PARLIAMENTARY Representative for Castries South, Ernest Hilaire, has come out firing at Prime Minister Allen Chastanet for his controversial response to a reporter’s question last week Tuesday, whereby Chastanet used a metaphor that was deemed inappropriate.
Stepping out of a press conference on that day, Chastanet was asked about his refusal to answer questions posed to him by members of the opposition in the House of Assembly regarding the Citizenship by Investment Programme (CIP).
Chastanet, who is the Minister for Finance and, by extension, the minister in charge of CIP, retorted with the metaphoric question asking whether he should respond to every dog that barks (stemming from the metaphor “You will never reach your destination if you stop to throw stones at every barking dog”).
Ever since the Prime Minister’s remarks, there has been a backlash from the public who feel that he was being disrespectful and evasive. It also did not sit well with parliamentary members of the Opposition, leading to the PM’s words being called “unacceptable” by Dr. Hilaire.
“This is a gross disrespect by the Prime Minister to suggest that in a meeting of Parliament when questions are asked of a minister responsible for a particular portfolio, and in this case the Prime Minister, that questions are asked and he chooses not to answer and for him, not every dog that barks (is how) he should respond,” Dr. Hilaire said.
He added: “The PM must recognise that this is Parliament where elected members, people elected to go into parliament and represent their constituents, and to hold the government accountable. I expected to ask questions and when questions are asked of any minister; in fact, if you look at the Standing Orders for Parliament for the House of Assembly and on the order paper, there is actually a provision for question time where members can ask questions. When motions are being debated, questions are asked. To suggest to answer those questions means you are responding to a barking dog is totally unacceptable (and) is disrespectful.”
While there was outrage expressed over the PM’s statement, other factions were baffled at the hubbub, as they claimed to have heard nothing but a harmless quip.
On the other hand, many were quick to point out that this was not the first time a Prime Minister had referred to other parliamentarians as dogs; in fact, there was similar controversy when then Prime Minister Kenny Anthony referred to Castries South East MP, Guy Joseph, as “poodle”.
However, Dr. Hilaire stated that was simply friendly banter that is nothing new in the Parliament of St. Lucia or any other country in the world. He said the word “poodle” is a common political term used to highlight politicians who follow other politicians obediently and unquestioningly.
Said Dr. Hilaire: “In fact, one of the most famous uses of that term was Tony Blair being called George Bush’s poodle. The relationship between the United Kingdom and the US is called Poodle Politics, because it is believed that the United Kingdom always follows the lead of the USA. What Dr. Anthony had done was to say to Guy Joseph he’s everywhere following Allen Chastanet, doing whatever he wants like his poodle.
“In politics, that has a specific meaning.
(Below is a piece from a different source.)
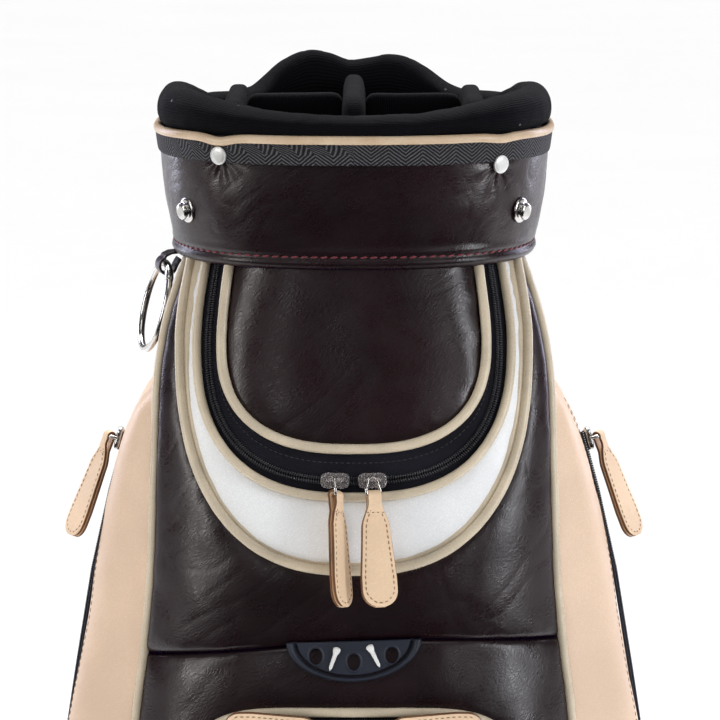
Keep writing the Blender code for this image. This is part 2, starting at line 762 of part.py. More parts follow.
def make_towel_ring():
    """The ring hangs in a leather loop under the collar and leans on the bag's side."""
    axis = Vector((-math.sin(RING_YAW), math.cos(RING_YAW), 0))
    down = Matrix.Rotation(RING_LEAN, 3, axis) @ Vector((0, 0, -1))
    middle = RING_PIVOT + down * (RING_R - 1.2)
    points = []
    for i in range(24):
        a = math.tau * i / 24
        points.append(middle + axis * (RING_R * math.sin(a)) - down * (RING_R * math.cos(a)))
    ring = keep(cord_curve("towel_ring", points, RING_WIRE, True), STEEL)
    pivot("towel_ring_pivot", RING_PIVOT, [ring])
    # side view of the loop: a ring of leather whose flat back goes up to the collar's lower edge
    hook = [(TAB_BACK, TAB_HEAD), (2.0, TAB_HEAD), (-3.6, 5.2)]
    for i in range(11):
        a = math.radians(160 + 200 * i / 10)
        hook.append((6.3 * math.cos(a) + 0.6, 6.3 * math.sin(a)))
    hook.append((TAB_BACK, 3.0))
    inner = []
    for i in range(12):
        a = math.tau * i / 12
        inner.append((4.3 * math.cos(a) + 0.6, 4.3 * math.sin(a)))
    tab = outline("ring_tab", [hook, inner], 6.5)
    out = Vector((-math.cos(RING_YAW), -math.sin(RING_YAW), 0))
    turn = Matrix((-out, Vector((0, 0, 1)), -axis)).transposed().to_4x4()
    tab.matrix_world = Matrix.Translation(RING_PIVOT * MM) @ turn
    keep(tab, BROWN)


def make_slider(name, matrix, bar_height, finish, long_side):
    """A zip slider: a block on the teeth and a staple over it. Local X is the staple's bar,
    local Y points out of the bag."""
    half_x, half_z = (8.5, 4.8) if long_side == "x" else (4.9, 7.5)
    block = box(name, (-half_x, 0.9, -half_z), (half_x, 5.6, half_z), None, 1.2, 1)
    staple = cord_curve(name + "_staple", [(-4.6, 4.0, 0), (-4.6, bar_height - 0.9, 0),
                                           (-3.7, bar_height, 0), (3.7, bar_height, 0),
                                           (4.6, bar_height - 0.9, 0), (4.6, 4.0, 0)], 1.0, resolution=0)
    staple = as_mesh(staple)
    block.matrix_world = matrix
    staple.matrix_world = matrix
    boolean(block, staple, "UNION")
    return keep(block, finish)


def pull_width(z, neck, broad, length):
    """The leather pull's width at depth z below its eye."""
    grow = min(max((z - 4.0) / 16.0, 0.0), 1.0)
    width = neck + (broad * 0.78 - neck) * grow * grow * (3 - 2 * grow)
    width += broad * 0.22 * min(max((z - 20.0) / 30.0, 0.0), 1.0)
    end = max(0.0, z - (length - 11.0)) / 11.0
    return width * math.sqrt(max(0.0, 1 - min(end, 0.97) ** 2.4))


def make_pull(name, matrix, neck, broad=22.0, length=68.0):
    """A folded leather pull. Its eye is at the local origin with its hole along local X;
    it hangs along local -Z and is 4.6 mm thick along local Y."""
    eye, hole, half = 3.4, 1.9, 2.3
    edge = [(eye * math.sin(a), eye * math.cos(a)) for a in (math.radians(-120 + 240 * i / 6) for i in range(7))]
    stations = [6, 10, 15, 22, 50, length - 11, length - 6, length - 2.5, length - 0.5]
    right = [(half, -float(s)) for s in stations]
    left = [(-half, -float(s)) for s in reversed(stations)]
    eyelet = [(hole * math.sin(math.tau * i / 8), hole * math.cos(math.tau * i / 8)) for i in range(8)]
    pull = outline(name, [edge + right + left, eyelet], 1.0)
    for vert in pull.data.vertices:
        across, down = vert.co.z * 1000, -vert.co.y * 1000
        width = pull_width(down, neck, broad, length)
        # the 2D outline lies in XY: its X is the pull's thickness and its Y is up
        vert.co = Vector((math.copysign(width / 2, across), vert.co.x * 1000, vert.co.y * 1000)) * MM
    bm = bmesh.new()
    bm.from_mesh(pull.data)
    bmesh.ops.triangulate(bm, faces=bm.faces)
    bmesh.ops.recalc_face_normals(bm, faces=bm.faces)
    bm.to_mesh(pull.data)
    bm.free()
    pull.matrix_world = matrix
    return keep(pull, BEIGE)


def make_link(name, matrix):
    """The D-shaped wire between an upper slider's bar (at the local origin) and its pull."""
    points = [(-5.9, -8.6), (-5.9, -6.5)]
    for i in range(9):
        a = math.radians(180 - 180 * i / 8)
        points.append((5.9 * math.cos(a) * 0.62, -4.2 + 4.0 * math.sin(a) + 2.1))
    points += [(5.9, -6.5), (5.9, -8.6), (5.0, -9.6), (-5.0, -9.6)]
    link = cord_curve(name, [(x, 0, z) for x, z in points], 0.9, True, 0)
    link.matrix_world = matrix
    return keep(link, STEEL)


UPPER_ZIP_X, UPPER_BAR = 11.0, 12.5
UPPER_TRACK = (UPPER_ZIP_X, 34.0, 57.0)          # distances from the middle that fix its circle
PULL_TILT = math.radians(22)
LINK_DROP = 9.6


def make_upper_zip(flap):
    """Two sliders that meet at the bottom of the U, each with a wire link and a leather pull.
    Each slider travels on the circle through three points of its side of the U."""
    line = u_line(*TEETH_U, 776.0, 400)
    for name, side, yaw in (("left", -1, 90), ("right", 1, 42)):
        x, z = min(line, key=lambda p: abs(p[0] - side * UPPER_ZIP_X))
        spot, out = on_front(x, z), front_normal(x, z)
        along = (on_front(x + 4, line_height(line, x + 4)) - on_front(x - 4, line_height(line, x - 4)))
        slider = make_slider("upper_slider_" + name, frame_at(spot, along, out), UPPER_BAR, CLEAR, "x")
        track = [on_front(side * reach, line_height(line, side * reach)) for reach in UPPER_TRACK]
        travel = pivot("upper_slider_%s_pivot" % name, circle_centre(*track), [slider])
        bar = spot + out * UPPER_BAR
        tilt = Matrix.Rotation(-PULL_TILT, 4, "X")
        turn = Matrix.Rotation(math.radians(yaw), 4, "Z")
        hang = Matrix.Translation(bar * MM) @ tilt @ turn
        link = make_link("upper_link_" + name, hang)
        pull = make_pull("upper_pull_" + name, hang @ Matrix.Translation((0, 0, -LINK_DROP * MM)), 8.4)
        carry(travel, [pivot("upper_pull_%s_pivot" % name, bar, [link, pull])])
        carry(flap, [travel])


def line_height(line, x):
    return min(line, key=lambda p: abs(p[0] - x) + (1000 if p[1] > ARC_Z else 0))[1]


def bar_spot(matrix, height):
    """The middle of a slider's bar, in millimetres."""
    return (matrix @ Vector((0, height * MM, 0))) / MM


LOWER_ZIP_X, LOWER_BAR = 11.0, 9.5


def make_lower_zip(door):
    """Two sliders that meet at the top of the lower pocket; their pulls lie along the zip."""
    z = DOOR_Z + DOOR_B - 9.4
    for name, side in (("left", -1), ("right", 1)):
        spot, out = on_front(side * LOWER_ZIP_X, z), front_normal(side * LOWER_ZIP_X, z)
        # the bar stands upright, so local X is up or down and local Z points to the middle
        up = Vector((0, 0, -side))
        matrix = frame_at(spot, up, out)
        slider = make_slider("lower_slider_" + name, matrix, LOWER_BAR, STEEL, "z")
        pull = make_pull("lower_pull_" + name, matrix @ Matrix.Translation((0, LOWER_BAR * MM, 0)), 6.0, 25.0)
        travel = pivot("lower_slider_%s_pivot" % name, spot, [slider])
        carry(travel, [pivot("lower_pull_%s_pivot" % name, bar_spot(matrix, LOWER_BAR), [pull])])
        carry(door, [travel])


SIDE_BAR = 9.5
SIDE_SLIDER_SHARE = 0.985


def make_side_zip(side):
    """A slider at the head of the side zip, its pull hanging free of the pocket."""
    name = "right" if side > 0 else "left"
    spot, above = zip_point(SIDE_SLIDER_SHARE, 2.0), zip_point(1.0, 2.0)
    below = zip_point(SIDE_SLIDER_SHARE - 0.2, 2.0)
    along = (above - below).normalized()
    out = pocket_normal(ZIP_STEP, ZIP_HIGH - 1)
    out = (out - along * out.dot(along)).normalized()
    across = out.cross(along)
    spot, along, out, across = (Vector((side * v.x, v.y, v.z)) for v in (spot, along, out, across))
    right = out.cross(along)
    matrix = frame_at(spot, right, out)
    slider = make_slider("side_slider_" + name, matrix, SIDE_BAR, STEEL, "z")
    hang = matrix @ Matrix.Translation((0, SIDE_BAR * MM, 0)) @ Matrix.Rotation(math.radians(7), 4, "X")
    pull = make_pull("side_pull_" + name, hang, 6.0)
    travel = pivot("side_slider_%s_pivot" % name, spot, [slider])
    carry(travel, [pivot("side_pull_%s_pivot" % name, bar_spot(matrix, SIDE_BAR), [pull])])


# ---- back ---------------------------------------------------------------------------------
def back_y(x):
    return SKIN_B * (1 - (abs(x) / SKIN_A) ** TUBE_N) ** (1 / TUBE_N)


HANDLE_X, HANDLE_TOP, HANDLE_FOOT = 14.0, 735.0, 565.0
STRAP_X = 42.0
STRAP_TOP, STRAP_FOOT = 742.0, 300.0
STRAP_BAR = 10.5                                # how far the loops' bars stand off the skin


def make_strap():
    """A padded strap between two metal loops, bowed away from the back."""
    y0 = back_y(STRAP_X) + STRAP_BAR
    middle = []
    steps = 16
    for i in range(steps + 1):
        t = i / steps
        middle.append(Vector((y0 + 44.0 * math.sin(math.pi * t) ** 1.4, STRAP_TOP + (STRAP_FOOT - STRAP_TOP) * t)))
    half = 3.2
    side_a, side_b = [], []
    for i in range(1, steps):
        tangent = (middle[i + 1] - middle[i - 1]).normalized()
        normal = Vector((-tangent.y, tangent.x))
        thick = half + 2.2 * math.exp(-((i - steps / 2) / (steps / 4)) ** 4)
        side_a.append(middle[i] + normal * thick)
        side_b.append(middle[i] - normal * thick)

    def cap(centre, start):
        return [centre + Vector((4.6 * math.cos(a), 4.6 * math.sin(a)))
                for a in (math.radians(start + 180 * i / 8) for i in range(9))]

    def eye(centre):
        return [centre + Vector((2.4 * math.cos(a), 2.4 * math.sin(a)))
                for a in (math.tau * i / 12 for i in range(12))]

    loop = cap(middle[0], 0) + side_b + cap(middle[-1], 180) + side_a[::-1]
    strap = outline("shoulder_strap", [loop, eye(middle[0]), eye(middle[-1])], 19.0)
    # the outline's X is the bag's Y and its Y is the bag's Z
    turn = Matrix(((0, 0, 1, 0), (1, 0, 0, 0), (0, 1, 0, 0), (0, 0, 0, 1)))
    strap.matrix_world = Matrix.Translation((STRAP_X * MM, 0, 0)) @ turn
    keep(strap, BROWN)
    foot_gap = 2.6
    for name, z in (("upper", STRAP_TOP), ("lower", STRAP_FOOT)):
        left, right = STRAP_X - 22.0, STRAP_X + 22.0
        points = [(left, back_y(left) + foot_gap, z), (left, y0 - 2, z), (left + 2, y0, z),
                  (right - 2, y0, z), (right, y0 - 2, z), (right, back_y(right) + foot_gap, z)]
        keep(cord_curve("strap_loop_" + name, points, 1.8), STEEL)


def make_handle():
    """A round carry handle, its two ends standing on the back skin."""
    x, near, far = -HANDLE_X, back_y(HANDLE_X) + 0.7, back_y(HANDLE_X) + 40.0
    corners = [(x, near, HANDLE_TOP), (x, far, HANDLE_TOP), (x, far, HANDLE_FOOT), (x, near, HANDLE_FOOT)]
    keep(cord_curve("carry_handle", rounded(corners, 34.0, 4), 9.0), BROWN)


make_tube_and_base()
make_cuff()
make_dividers()
FLAP = make_upper_pocket()
DOOR = make_lower_pocket()
make_tee_holder()
shelf("pocket_shelf", SEAM_Z - 3.0)
shelf("pocket_floor", POCKET_FOOT + 6.0)
make_body_skin()
for SIDE in (-1, 1):
    make_sides(SIDE)
    make_side_zip(SIDE)
for STUD, TURN in (("left", 214), ("right", 326)):
    make_stud("snap_stud_" + STUD, math.radians(TURN))
make_towel_ring()
make_upper_zip(FLAP)
make_lower_zip(DOOR)
make_strap()
make_handle()
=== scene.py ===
# Golf staff bag: the leather, knit, webbing, zips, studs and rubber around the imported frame.
# Shapes are worked out in millimetres as whole arrays, with +Z up and the front facing -Y, and are
# turned into metres when a mesh is made.
import math

import bmesh
import bpy
import numpy as np
from mathutils import Matrix, Vector


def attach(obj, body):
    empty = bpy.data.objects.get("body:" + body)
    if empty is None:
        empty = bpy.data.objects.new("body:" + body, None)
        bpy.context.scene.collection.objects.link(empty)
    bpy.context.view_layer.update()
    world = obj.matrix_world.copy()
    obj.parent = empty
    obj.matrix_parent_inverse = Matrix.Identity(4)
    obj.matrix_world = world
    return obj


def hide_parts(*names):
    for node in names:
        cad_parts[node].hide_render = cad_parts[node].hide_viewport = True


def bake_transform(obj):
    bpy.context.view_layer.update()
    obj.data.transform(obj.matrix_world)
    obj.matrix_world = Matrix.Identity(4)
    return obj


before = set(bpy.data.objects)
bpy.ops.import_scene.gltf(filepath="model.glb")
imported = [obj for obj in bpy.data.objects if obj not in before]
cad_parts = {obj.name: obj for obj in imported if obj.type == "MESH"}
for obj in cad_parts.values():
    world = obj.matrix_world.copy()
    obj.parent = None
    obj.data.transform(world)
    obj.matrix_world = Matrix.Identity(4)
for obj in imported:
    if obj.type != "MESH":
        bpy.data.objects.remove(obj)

bl_info = {
    "name": "Golf staff bag looks",
    "version": (1, 0, 0),
    "blender": (4, 5, 0),
    "location": "3D Viewport > Sidebar > Golf bag",
    "description": "Builds the leather, cloth and metal parts of a golf staff bag",
    "category": "Add Mesh",
}

MM = 0.001
TAU = math.tau

# ---- lines and sizes shared with the frame, in millimetres ---------------------------------
FRONT_DEPTH = [(95, 140), (108, 156), (130, 166), (200, 176), (300, 181), (400, 180), (470, 176),
               (520, 166), (560, 157), (602, 152), (656, 140), (700, 127), (740, 114), (780, 102),
               (795, 100.5)]
EDGE_DEPTH = [(95, 96), (130, 114), (300, 125), (470, 122), (520, 116), (560, 110), (600, 104),
              (656, 93), (700, 80), (740, 62), (780, 40), (795, 37)]
HALF_WIDTH = [(95, 132), (130, 137), (300, 141), (400, 140.5), (500, 136.4), (548, 130.5), (589, 126.8),
              (639, 125), (700, 123.6), (718, 122), (745, 117), (768, 110), (780, 105.5), (795, 102.5)]
SIDE_REACH = [(95, 168), (150, 186), (300, 192), (400, 189), (474, 182), (522, 173), (553, 167.5),
              (583, 163), (618, 155.5), (638, 150), (661, 144), (685, 138), (705, 134)]
FLAP_U, TEETH_U = (80.0, 674.0, 2.6), (89.0, 655.5, 2.7)
INNER_U, OUTER_U = (95.5, 646.0, 2.6), (106.0, 602.5, 2.5)
SEAM_Z, ARC_Z, POCKET_FOOT = 560.0, 735.0, 97.0
RIVETS = ((233.4, 848.6), (312.1, 842.6))       # angle in degrees and height of the cuff's rivets
BACK_HALF, BACK_DEPTH, BACK_POWER = 103.0, 99.5, 2.4        # superellipse of the leather back
COIL_PITCH, COIL_SHIFT = 1.5, 1.3               # teeth along a zip, and each row's place beside its line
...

It is not necessarily a reference to him being a dog or an animal; it is the obedience that he shows to that person…I will also add that when Dr. Anthony did it, it was picong in the House. We were throwing picong at each other and picong is part of the House. In today’s world which is becoming politically-correct, some of the picong is really not acceptable like before. But Parliament is a place where a lot of picong is thrown at each other.”
Dr. Hilaire said the Chastanet’s statement was more venomous than friendly and that describing parliamentarians as barking dogs and refusing to respond to their questions is shameful. He also mentioned another instance where he claims the Prime Minister was being disrespectful.
He said: “The Prime Minister recently called Phillip J. Pierre an economic terrorist. In today’s world, to call somebody a terrorist is a very strong description to attribute to that person, but it was understood that what he was trying to convey is that, in his view, the opposition leader by his comments was seeking to damage the economy of the country in his view and, therefore, he described him as an economic terrorist.”
He said while he can make allowance for the PM’s poor choice of words on that occasion, he simply cannot overlook last week’s dog metaphor coupled with the refusal to answer questions posed.
“It is a disrespect of Parliament, a rule of Parliament, and it also says for somebody who’s not been PM for 2 years yet, the level of arrogance and disdain that is being shown to the reporters and certainly to other members of Parliament who are elected,” Dr. Hilaire said.